Anatomy of a Big One

May 2, 2004
Outside Magazine
Outside magazine, May 1998

Anatomy of a Big One

Riding huge surf is simple, really: Know how the wave works, time your entry right, and, um, hope for the best.
By Daniel Duane                                                    Something Wicked This Way Comes

The Approach
Big-wave legend Brock Little has compared the difference between paddling in to big waves and getting towed in by a jet-ski to the difference between jumping off an 80-foot cliff and riding on a roller coaster. He's not far off. To catch a wave in the 40-foot-plus range, everything must be in place. The surfer must be under the lip of the wave just enough so it looks like it's going to land on his head; he should begin his paddle from the bottom of the wave; and he needs strong, efficient, confident strokes.

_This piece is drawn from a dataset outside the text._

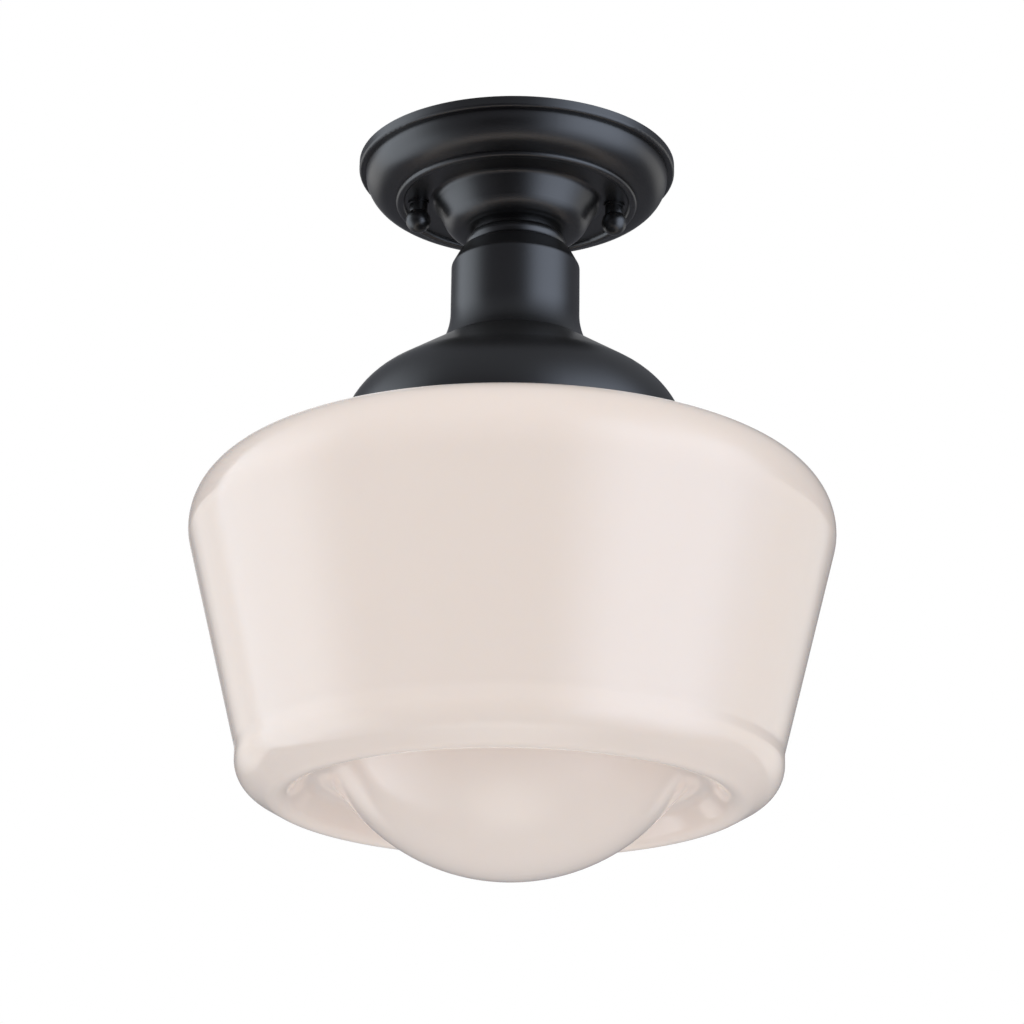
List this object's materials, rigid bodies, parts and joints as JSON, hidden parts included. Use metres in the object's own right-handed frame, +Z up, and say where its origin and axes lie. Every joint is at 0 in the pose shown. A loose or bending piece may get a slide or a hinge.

Even if all of this is executed perfectly, drop-in success rates on a huge day at spots like Todos Santos, Waimea Bay, and Maverick's are only slightly better than 50 percent.

The Break
As a rule, waves tend to break in depths 1.3 times their height. It's not an exact science. But a spot like Maverick's, which is 22 feet deep during an average low tide, doesn't even start capping over (with waves folding over on themselves without breaking, as open-ocean swells do) until waves are 15 to 20 feet on the face. So before they actually break — before showtime can begin — the waves need to get bigger still. Adding to the excitement: Maverick's, which breaks a half-mile out over a 75-yard patch of boulders and sandstone, is 80 feet deep just beyond it, causing swells to stand up across that reef in their rawest, nastiest form.

The Open Face
Here, obviously, is where you want to be. At the stage this wave is in, the surfer should have already made it to the bottom and begun his turn toward the shoulder; assuming this guy carves quickly, he's looking good. Skittering across the face of a wave like this feels similar to arcing a long, clean line outside the wake on a water ski, except you're outrunning an avalanche. On most big waves, it's the drop that tends to be the killer; once you get to the open face, you're home free.

The Barrel
This is an area where only a few have ventured before at the classic big-wave breaks. Also known as a tube, it often has a hypnotic effect once its height reaches 20 feet or more. The most famous tube ride in huge surf was Brock Little's perfect ten in the 1990 Quiksilver in Memory of Eddie Aikau contest at Waimea Bay, in which the now 31-year-old Hawaiian rode deep inside the bowels of a 35-footer and came out unscathed. Tow-in surfers have gone deeper and larger since then, but Little's wave remains the most revered. Surfers often use school buses to describe the size of the tubes at the world's heaviest big-wave breaks. Inside this wave, for example, you could fit one school bus and a Dodge minivan.

The Froth
It's been said that foam from breaking waves covers 3 to 4 percent of the earth's surface at any given time, but when one of the big three spots is firing, it can seem like twice that. The froth factor can especially cause problems when a 40-foot wave lands on your back, which feels like standing under a dump truck when it's unloading several tons of wet cement. The impact from a wave like this can drive you 15 to 20 feet deep and hold you down as long as 30 seconds. Worse still is when you're held under for two consecutive waves, which, with the sheer glut of big days lately in the North Pacific, is happening all too often.